I certainly agree that printers at this level are not a good fit for people without some technical savvy, but I don’t think that necessarily means it should be OK for them to be delivered new with faults. Sure, if they need tweaking and fixing over time in use, that’s totally fine and I’d agree that’s kinda the stage we’re at with this level of machine, but out of the box?
Isn’t that to be expected if you buy a cheap product from a faraway country? When I buy stuff from China I know what I’m getting and why.
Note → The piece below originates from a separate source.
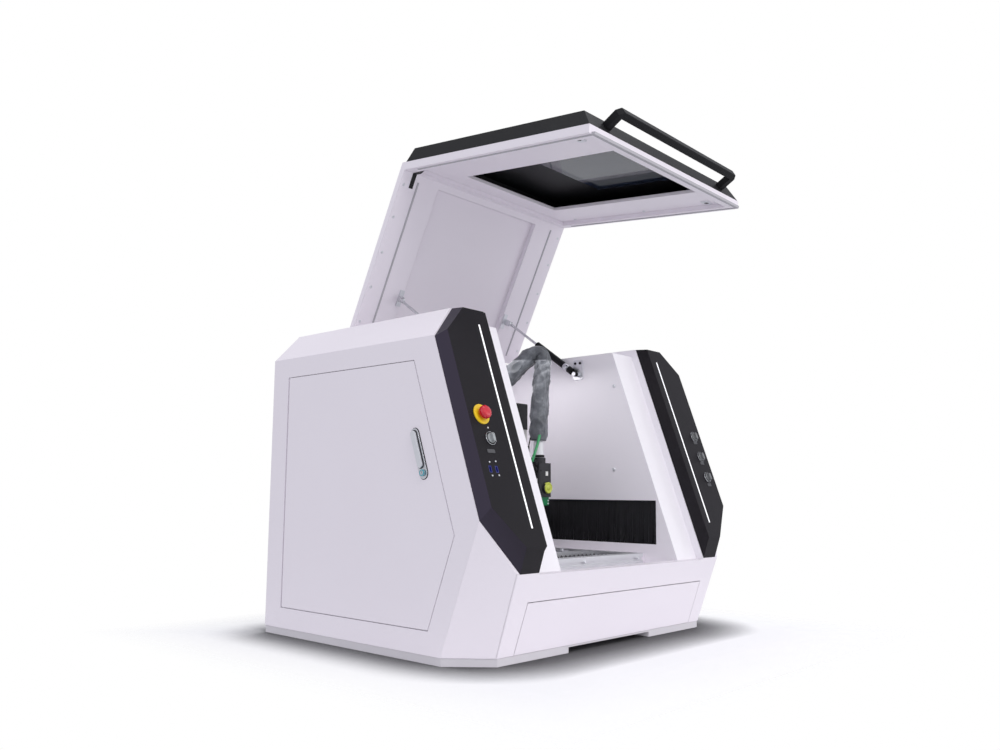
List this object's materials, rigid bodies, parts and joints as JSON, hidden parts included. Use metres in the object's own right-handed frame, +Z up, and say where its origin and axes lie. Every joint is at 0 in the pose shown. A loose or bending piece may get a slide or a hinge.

I’ know I’m giving up quality for a lower price.
If you’re not ok with that you should stick to the branded printers with propper customer service like UM, Prusa et.c.
So yeah, lower price equals you’re giving up on QC, service from the vendor if the product breaks, corners cut to lower the price et.c. Shouldn’t surprise anyone.
@Johan_Jakobsson that’s a pretty sweeping statement to suggest that everything coming from China is low quality, and here we’re talking about 2 missing screws, apart from that the actual “quality” of the machine, which IS branded by the way, it’s a Creality, is very good and makes my Prusa look rather cheap.
If you think UMs are problem free, you should visit their support forum sometime.
Not sure what the distance of the country of manufacture has to do with anything.
@Jon_Gritton If you read my reply carefully you’ll see that i wrote “a cheap product from a faraway country” and never suggested that all products from china are low quality.
You get what you pay for. Half of quality control is quality and 2 missing screws would most certainly fall under lacking QC in my book.
As for Creatility being a “proper” brand i have no experience but i have my doubts. The lacking QC for example…But since they are a proper brand with all the bells and whistles that comes along with that, please contacting their customer support and ask for them to send the missing parts or even better a new correctly assembled printer.